Training is an obvious area of concern. Trained technicians that understand how important quality lubrication procedures are will be key in maintaining momentum in a newly started program. Staffing of a lubrication excellence program requires careful selection of personnel. You may decide to recruit a lubrication champion from outside to head up the effort. Someone from outside with a proven track record of success may be your best choice, however do not overlook the talent you already have in internally. There are likely candidates already in your organization that are looking for a challenging opportunity. There are several companies that offer excellent training in lubrication fundamentals and practices, and most will be willing to come to your site if you have enough people to fill a class. Do not forget supervisors and managers, they need to be onboard and be aware of what is required and the benefits that can be achieved by implementing the program. Training is not just for technicians.

Equipment asset review and route building includes identifying your asset base down to the component level, establishing an asset hierarchy or criticality ranking, documenting lubrication requirements, defining lubrication PM tasks, assigning those tasks to routes for the technicians to perform, and oil analysis test slates for the various equipment types in your plant. This can be a daunting task that cannot be overlooked. Supervisors and management need to take the time to identify the targeted equipment, write detailed procedures, and establish routes and schedules. You cannot expect to just give your techs a grease gun and an oilcan and send them out into the plant to achieve the results you are looking for. If you have a large facility with thousands of pieces of equipment it may best to start on a limited scale in a targeted area of your plant. Build your program model there and expand it as your staff learns and grows.

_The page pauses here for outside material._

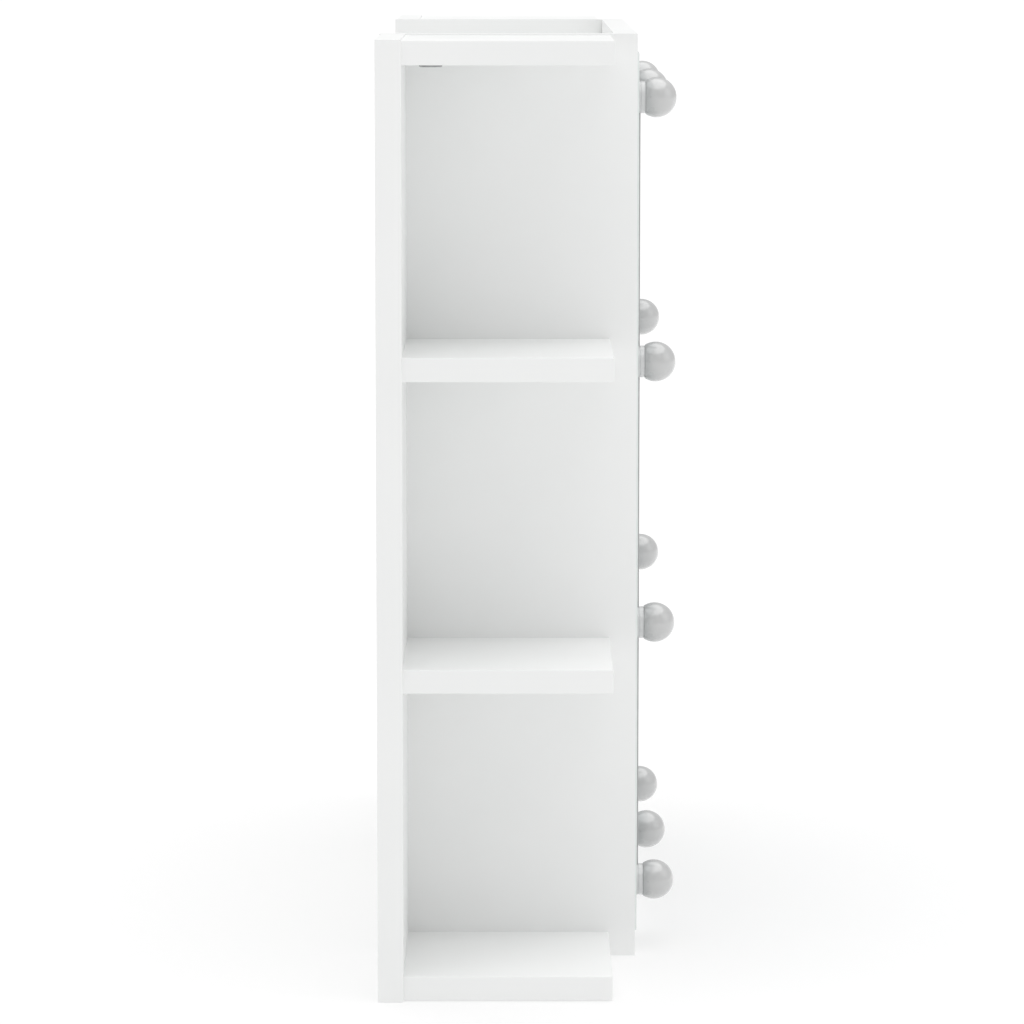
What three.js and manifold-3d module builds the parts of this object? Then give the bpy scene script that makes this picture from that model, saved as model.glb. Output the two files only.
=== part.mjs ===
// A wall-hung jewelry armoire: a white board cabinet behind a hinged mirror door that carries a ring of
// lamps, with an open shelf unit on each side.
// Millimetres, +Z up. The front faces -Y and the wall is at +Y. The origin is the middle of the base.

import * as THREE from "three";
import { mergeVertices } from "three/addons/utils/BufferGeometryUtils.js";
import Module from "manifold-3d";

const wasm = await Module();
wasm.setup();

// ---- Driving dimensions ----

const WIDTH = 700;
const HEIGHT = 600;
const DEPTH = 165;
const CORE_WIDTH = 430;
const BOARD = 15;
const GAP = 0.3;

const LAMP_REACH = 26.4;

const SHELF_BACK_BOARD = 16;
const SHELF_BACK_SET_IN = 0.8;
const SHELF_FRONT_SET_IN = 17.3;
const SHELF_END_SET_IN = 3;
const SHELF_HEIGHT_STEP = 0.9;

const TOP_RECESS = 15;
const BACK_PANEL = 3;
const INNER_SHELF = 12;
const INNER_SHELF_DEPTH = 105;
const INNER_SHELF_TOPS = { inner_shelf_upper: 270, inner_shelf_lower: 150 };

const DOOR_SIDE_GAP = 1.5;
const DOOR_BACK_GAP = 1.2;
const DOOR_FLOOR_GAP = 2;
const MIRROR = 3;
const MIRROR_PROUD = 1.65;
const MIRROR_SIDE_MARGIN = 3.5;
const MIRROR_END_MARGIN = 12.4;

const LAMP_PITCH = 172;
const LAMP_ROWS = 4;
const LAMP_SIDES = 16;
const GLOBE_RADIUS = 13;
const SOCKET_RADIUS = 10.4;
const SOCKET_LENGTH = 4.1;
const SOCKET_CHAMFER = 0.8;
const SPIGOT_RADIUS = 8;
const SPIGOT_LENGTH = 1.8;
const LEAD_WIDTH = 5;
const LEAD_THICKNESS = 1.1;
const LEAD_INNER_CORNER = 1;
const FEED_RADIUS = 2;
const FEED_BEND = 10;
const FEED_STRAIGHT = 2;
const CURVE_HANDLE = 0.55;

const HINGE_HEIGHT = 50;
const HINGE_LEAF = 1.2;
const HINGE_LEAF_WIDTH = 12;
const KNUCKLE_RADIUS = 3;
const MIDDLE_KNUCKLE = 18;
const PIN_RADIUS = 1.4;
const PIN_CLEARANCE = 0.1;
const PIN_LENGTH = 52;
const PIN_HEAD = { radius: 2.6, height: 1.2 };
const HINGE_CENTRES = { lower: 90, upper: 510 };

const DRIVER = { width: 75, depth: 18, height: 45, x: 147.5, z: 102.5 };
const BUTTON = { radius: 4.5, travel: 1.5, proud: 2.5, sunk: 2.4 };
const INLET = { radius: 5, bore: 3.5, length: 10, proud: 2, drill: 8 };

const GROMMET = { x: 160, z: 55, bore: 8, tube: 10, flange: 13, lip: 1.5 };
const HANGER = { width: 34, height: 19, x: 290, z: 493, plate: 2 };
const KEYHOLE = { entry: 4.6, neck: 2.5, drop: 3.2, rise: 7 };
const KEYHOLE_POCKET = { width: 14, depth: 8, height: 18 };
const CAM = { radius: 7.2, x: 320, fromBack: 34.6, depth: 10.5, proud: 1.8 };
const CAM_SLOT = { width: 1.8, length: 9, depth: 1 };
const CATCH = { width: 12, depth: 16, height: 40, z: 300, wall: 3, mouth: 1.5, gap: 0.5 };
const STRIKE = { width: 13, thickness: 1, height: 36, x: -190 };
const RAIL = { width: 360, height: 14, thickness: 9, z: 536, pegs: 9, pitch: 41, tilt: 10 };
const CUSHION = { width: 352, depth: 88, height: 26, corner: 10 };

// How far a cutting tool reaches past the face that it cuts, and how many sides round pieces have.
const OVERCUT = 1;
const ROUND_SIDES = 24;
const SMALL_SIDES = 16;
const PEG_SIDES = 10;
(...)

Modification of equipment is required in many instances. Many machines are located in inaccessible areas, have blocked drain plugs, have no clean reliable way to obtain oil samples, are exposed to environmental contamination, are dangerous to work around, or any number of other challenges. Critical lubrication tasks should be able to be accomplished with a measure of ease and efficiency or they will not get done. Equipment should be set up as much as practical to prevent environmental contamination such as dirt, process material, and water from entering the lubricant. Oil levels should be able to be determined while operating without exposing the lubricant to contamination. Oil samples should be able to be obtained with minimum risk of contamination. Manually lubricated grease points should have walk-up accessibility.

Equipment set-up will require careful thought and planning. Sometimes all that is required is a sample valve and a quality breather. Other applications may require sight level gauges, isolation valves, portable filter attachment points, sample ports, bypass filtration, extended fill and drain lines, machinery guard modifications or any number of other changes in order to facilitate efficient lubrication services. Again start modifications on a limited scale, learn what works and does not work once you have your basic design perfected and installed in your pilot area then move on to full plant deployment expanding your lube routes and staff as the equipment is set up. A record of early successes on a small scale will build momentum to move the program forward.

Oil analysis test slates should be carefully considered; whether you buy your own onsite test equipment or use an outside lab. Different equipment have different test profiles requirements. Consult a quality lab for assistance in this area.

Lubricant storage and handling systems are also important. Lubrication products are expensive and should be handled in a fashion that maximizes the return on investment. Storage and handling areas should be clean, well organized, and climate controlled. It is your responsibility to ensure the new oil and grease placed in your equipment is clean, dry and has not been exposed to extreme temperature variations. If you have oil storage racks, consider separate pumps and filters for each different lubricant. Transfer containers should be clean and not expose lubricants to contamination in route to the equipment.

Although many companies have started oil analysis programs, there are many that are not effective. It is very easy to start a program but it is not so easy to start a defined/fully developed Oil Analysis program that consists of all the components mentioned in this procedure. Taking small steps and encompassing these types of details will help you to avoid the trap of beginning oil sampling and analysis prior to program development.